MRCS and FRCS 1968; MB BS Melbourne 1963; FRCS Ed 1967; FRACS 1983.

Born
29 September 1939
Melbourne, Australia
Died
11 January 1985
King Island
Occupation
ENT surgeon

Details

Wallace Robert Watson was born in Melbourne on 29 September 1939 the son of Heyworth Alexander Wigglesworth Watson FRCS (Lives of the Fellows 1974-1982 p.407), an ear, nose and throat surgeon. His family originated from Montrose and two great-great-uncles had been awarded gold medals in the Edinburgh MD. One of them, Professor Morrison Watson FRS later became Professor of Anatomy in Manchester.

His early education was at Melbourne Church of England Grammar School where he became school prefect, captain of boats, stroke of the first VIII and winner of a Commonwealth scholarship to Melbourne University, which he entered in 1958. He qualified in 1963 and spent his intern year at Footscray Hospital where he met his future wife Elizabeth Burgin, whom he married on 12 June 1966. There were three sons of the marriage, James, Cameron and Lachlan.
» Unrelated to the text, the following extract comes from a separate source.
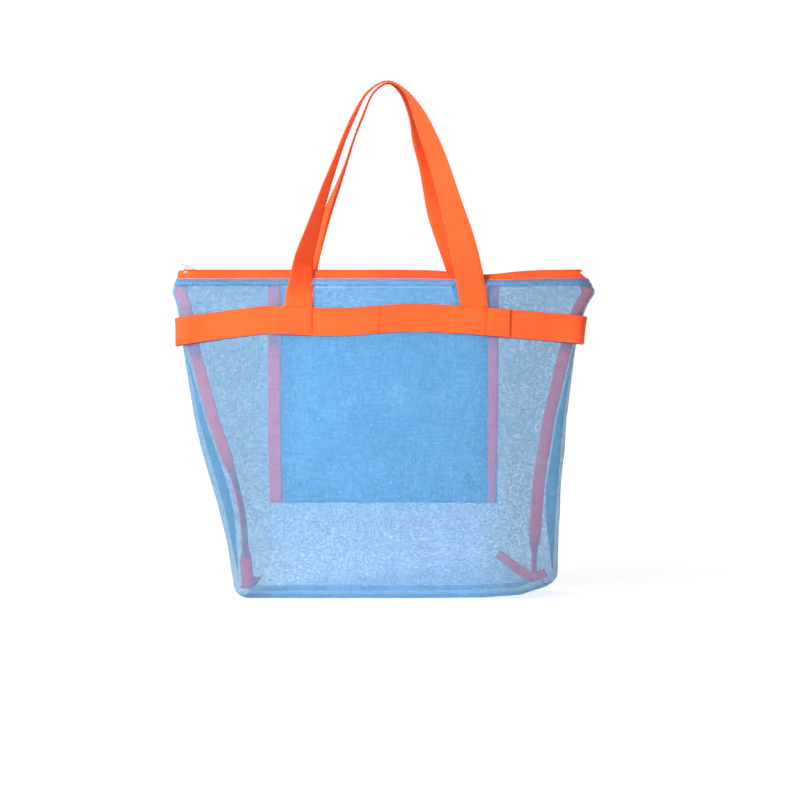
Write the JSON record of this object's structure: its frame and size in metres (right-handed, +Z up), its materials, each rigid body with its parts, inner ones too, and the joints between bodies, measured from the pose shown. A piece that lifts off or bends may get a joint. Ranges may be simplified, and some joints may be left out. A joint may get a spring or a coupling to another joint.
{
  "type": "beach bag",
  "caption": "Trapezoid see-through mesh beach tote with a zipped mouth, webbing waist band, two webbing handles and an inner hanging pocket.",
  "frame": {"origin": "centre of the base, on the surface it stands on", "axes": "+X towards the bag's right end seen from the front, -Y out of the front wall, +Z up"},
  "size_m": [0.454, 0.115, 0.5502],
  "materials": {
    "mesh": "open knitted polyester mesh",
    "webbing": "ribbed polyester webbing",
    "binding": "folded binding tape",
    "zip_tape": "woven zipper tape",
    "zip_coil": "nylon coil",
    "zip_metal": "nickel plated"
  },
  "bodies": {
    "bag_base": {"base_panel": "mesh", "side_panel_left": "mesh", "side_panel_right": "mesh", "seam_binding_left": "binding", "seam_binding_right": "binding", "corner_binding_left": "binding", "corner_binding_right": "binding", "waist_band_left": "webbing", "waist_band_right": "webbing", "zip_tape_left_end": "zip_tape", "zip_tape_right_end": "zip_tape", "zip_chain_left_end": "zip_coil", "zip_chain_right_end": "zip_coil"},
    "front_wall": {"front_panel": "mesh", "waist_band_front": "webbing", "waist_band_lap": "webbing", "zip_tape_front": "zip_tape", "zip_coil_front": "zip_coil", "handle_end_front_left": "webbing", "handle_end_front_right": "webbing"},
    "back_wall": {"back_panel": "mesh", "waist_band_back": "webbing", "zip_tape_back": "zip_tape", "zip_coil_back": "zip_coil", "handle_end_back_left": "webbing", "handle_end_back_right": "webbing"},
    "pocket": {"pocket_sheet": "mesh", "pocket_binding_left": "binding", "pocket_binding_right": "binding"},
    "front_handle": {"front_handle": "webbing"},
    "back_handle": {"back_handle": "webbing"},
    "zip_slider": {"slider_body": "zip_metal"},
    "zip_puller": {"pull_tab": "zip_metal"}
  },
  "joints": [
    {"name": "mouth_front_open", "type": "hinge", "parent": "bag_base", "child": "front_wall", "pos_m": [0, -0.0575, 0], "axis": [1, 0, 0], "range_deg": [0, 6]},
    {"name": "mouth_back_open", "type": "hinge", "parent": "bag_base", "child": "back_wall", "pos_m": [0, 0.0575, 0], "axis": [-1, 0, 0], "range_deg": [0, 6]},
    {"name": "pocket_swing", "type": "hinge", "parent": "back_wall", "child": "pocket", "pos_m": [0, 0.0035, 0.328], "axis": [1, 0, 0], "range_deg": [-5, 5]},
    {"name": "front_handle_fold", "type": "hinge", "parent": "front_wall", "child": "front_handle", "pos_m": [0, -0.01545, 0.3093], "axis": [1, 0, 0], "range_deg": [0, 160]},
    {"name": "back_handle_fold", "type": "hinge", "parent": "back_wall", "child": "back_handle", "pos_m": [0, 0.01545, 0.3093], "axis": [-1, 0, 0], "range_deg": [0, 160]},
    {"name": "zipper_slide", "type": "slide", "parent": "bag_base", "child": "zip_slider", "axis": [1, 0, 0], "range_m": [0, 0.427]},
    {"name": "puller_swing", "type": "hinge", "parent": "zip_slider", "child": "zip_puller", "pos_m": [-0.2135, 0, 0.3504], "axis": [0, 1, 0], "range_deg": [0, 136]}
  ],
  "couplings": [
    {"joint": "mouth_back_open", "follows": "mouth_front_open", "ratio": 1}
  ]
}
He spent a further year at Prince Henry's Hospital before leaving for three years postgraduate study in Britain, working in the ear, nose and throat departments of the Royal Infirmary, Edinburgh, the Radcliffe Infirmary, Oxford and Addenbrooke's Hospital, Cambridge. He passed the FRCS Edinburgh in 1967 and the FRCS in the following year being successful at the first attempt at both examinations.

Returning to Australia in 1969 he joined his father's ear, nose and throat practice in Melbourne and was appointed assistant otolaryngologist at Prince Henry's Hospital, a post once held by his father, and also ear, nose and throat surgeon to the Queen Victoria Medical Centre where he had total responsibility for the service which included a large paediatric ENT commitment. He served as honorary secretary to the senior medical staff of the hospital and his achievements were rewarded by his election as a Fellow of the Royal Australasian College of Surgeons in 1983.

In addition to his professional commitment he loved the outdoors and in his spare time managed to develop a large farm on King Island off Tasmania. He was a keen shot, a patient angler and a very professional yachtsman. Tragically he died in a sailing accident at King Island on 11 January 1985 aged 45 when a catamaran capsized. He is survived by his wife and three sons.